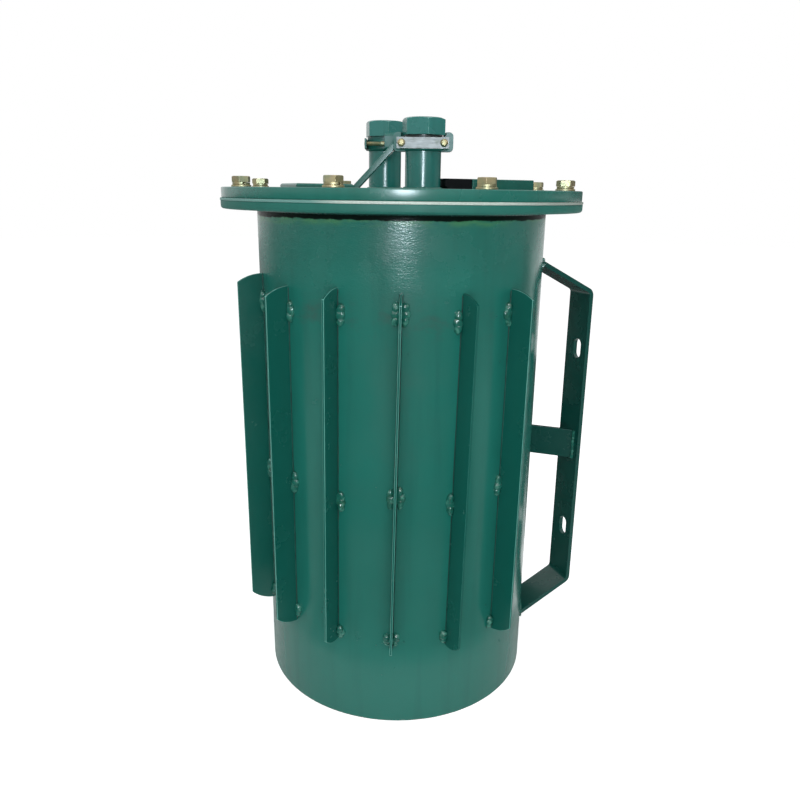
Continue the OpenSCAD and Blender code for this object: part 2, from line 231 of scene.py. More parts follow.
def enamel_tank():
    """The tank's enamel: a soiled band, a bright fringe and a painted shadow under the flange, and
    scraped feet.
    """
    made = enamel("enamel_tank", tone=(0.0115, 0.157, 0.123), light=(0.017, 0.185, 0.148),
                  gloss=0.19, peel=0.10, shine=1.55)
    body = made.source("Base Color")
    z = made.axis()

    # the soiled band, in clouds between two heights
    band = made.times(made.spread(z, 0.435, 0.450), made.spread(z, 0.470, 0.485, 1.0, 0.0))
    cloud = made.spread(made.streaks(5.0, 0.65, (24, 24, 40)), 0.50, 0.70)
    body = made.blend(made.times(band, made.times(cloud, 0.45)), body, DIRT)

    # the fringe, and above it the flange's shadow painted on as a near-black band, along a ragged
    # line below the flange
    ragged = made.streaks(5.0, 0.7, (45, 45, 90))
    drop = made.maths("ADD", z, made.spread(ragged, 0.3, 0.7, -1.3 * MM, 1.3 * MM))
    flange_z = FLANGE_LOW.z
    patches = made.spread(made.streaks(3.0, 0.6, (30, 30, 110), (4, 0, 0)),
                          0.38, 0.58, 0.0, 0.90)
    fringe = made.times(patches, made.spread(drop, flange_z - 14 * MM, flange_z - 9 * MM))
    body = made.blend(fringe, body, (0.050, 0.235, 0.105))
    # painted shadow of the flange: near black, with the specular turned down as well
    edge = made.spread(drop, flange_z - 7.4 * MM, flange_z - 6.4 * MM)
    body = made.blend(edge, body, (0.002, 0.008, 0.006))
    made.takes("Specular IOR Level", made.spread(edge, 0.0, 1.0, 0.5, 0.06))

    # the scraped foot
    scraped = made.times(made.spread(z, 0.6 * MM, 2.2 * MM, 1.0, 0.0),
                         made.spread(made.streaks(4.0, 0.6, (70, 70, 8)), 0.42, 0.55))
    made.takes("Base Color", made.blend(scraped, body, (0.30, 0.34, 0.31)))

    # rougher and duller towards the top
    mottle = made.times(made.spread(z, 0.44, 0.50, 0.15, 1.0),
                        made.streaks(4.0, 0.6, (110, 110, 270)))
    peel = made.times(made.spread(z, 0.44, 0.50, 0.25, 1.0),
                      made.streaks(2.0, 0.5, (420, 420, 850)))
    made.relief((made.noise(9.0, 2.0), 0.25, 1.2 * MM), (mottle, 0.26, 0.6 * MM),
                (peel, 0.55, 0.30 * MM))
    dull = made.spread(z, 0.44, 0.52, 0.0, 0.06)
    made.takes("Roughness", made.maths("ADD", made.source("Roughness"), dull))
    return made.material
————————
▶ [What you need to do]: Return exactly the lines from the beginning of the data above through the one containing "(0.30, 0.34, 0.31)))", please. Include both end lines and add nothing else.

▶ [Answer for the task]:
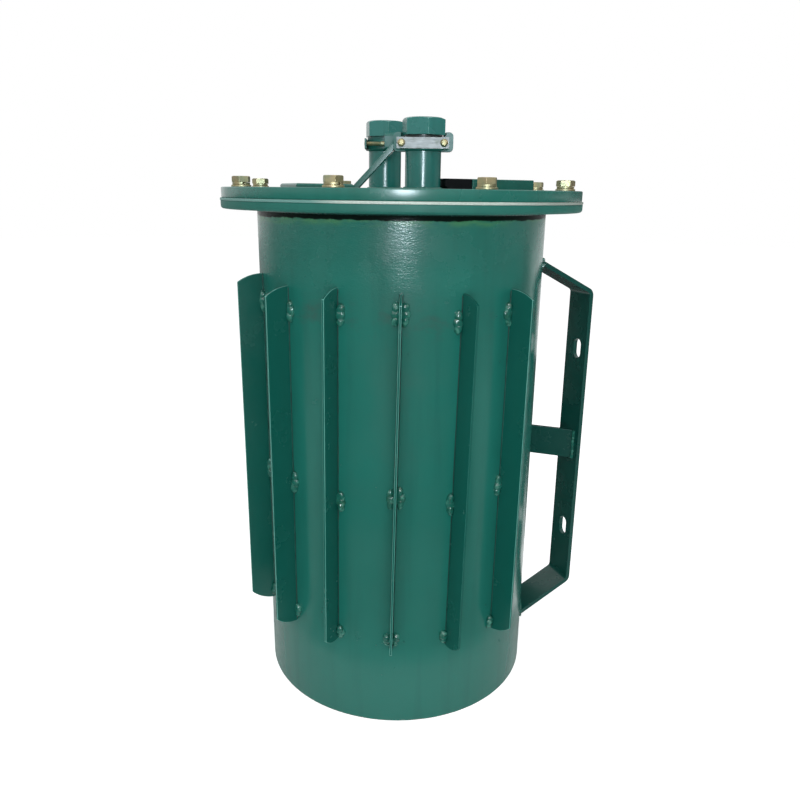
Continue the OpenSCAD and Blender code for this object: part 2, from line 231 of scene.py. More parts follow.
def enamel_tank():
    """The tank's enamel: a soiled band, a bright fringe and a painted shadow under the flange, and
    scraped feet.
    """
    made = enamel("enamel_tank", tone=(0.0115, 0.157, 0.123), light=(0.017, 0.185, 0.148),
                  gloss=0.19, peel=0.10, shine=1.55)
    body = made.source("Base Color")
    z = made.axis()

    # the soiled band, in clouds between two heights
    band = made.times(made.spread(z, 0.435, 0.450), made.spread(z, 0.470, 0.485, 1.0, 0.0))
    cloud = made.spread(made.streaks(5.0, 0.65, (24, 24, 40)), 0.50, 0.70)
    body = made.blend(made.times(band, made.times(cloud, 0.45)), body, DIRT)

    # the fringe, and above it the flange's shadow painted on as a near-black band, along a ragged
    # line below the flange
    ragged = made.streaks(5.0, 0.7, (45, 45, 90))
    drop = made.maths("ADD", z, made.spread(ragged, 0.3, 0.7, -1.3 * MM, 1.3 * MM))
    flange_z = FLANGE_LOW.z
    patches = made.spread(made.streaks(3.0, 0.6, (30, 30, 110), (4, 0, 0)),
                          0.38, 0.58, 0.0, 0.90)
    fringe = made.times(patches, made.spread(drop, flange_z - 14 * MM, flange_z - 9 * MM))
    body = made.blend(fringe, body, (0.050, 0.235, 0.105))
    # painted shadow of the flange: near black, with the specular turned down as well
    edge = made.spread(drop, flange_z - 7.4 * MM, flange_z - 6.4 * MM)
    body = made.blend(edge, body, (0.002, 0.008, 0.006))
    made.takes("Specular IOR Level", made.spread(edge, 0.0, 1.0, 0.5, 0.06))

    # the scraped foot
    scraped = made.times(made.spread(z, 0.6 * MM, 2.2 * MM, 1.0, 0.0),
                         made.spread(made.streaks(4.0, 0.6, (70, 70, 8)), 0.42, 0.55))
    made.takes("Base Color", made.blend(scraped, body, (0.30, 0.34, 0.31)))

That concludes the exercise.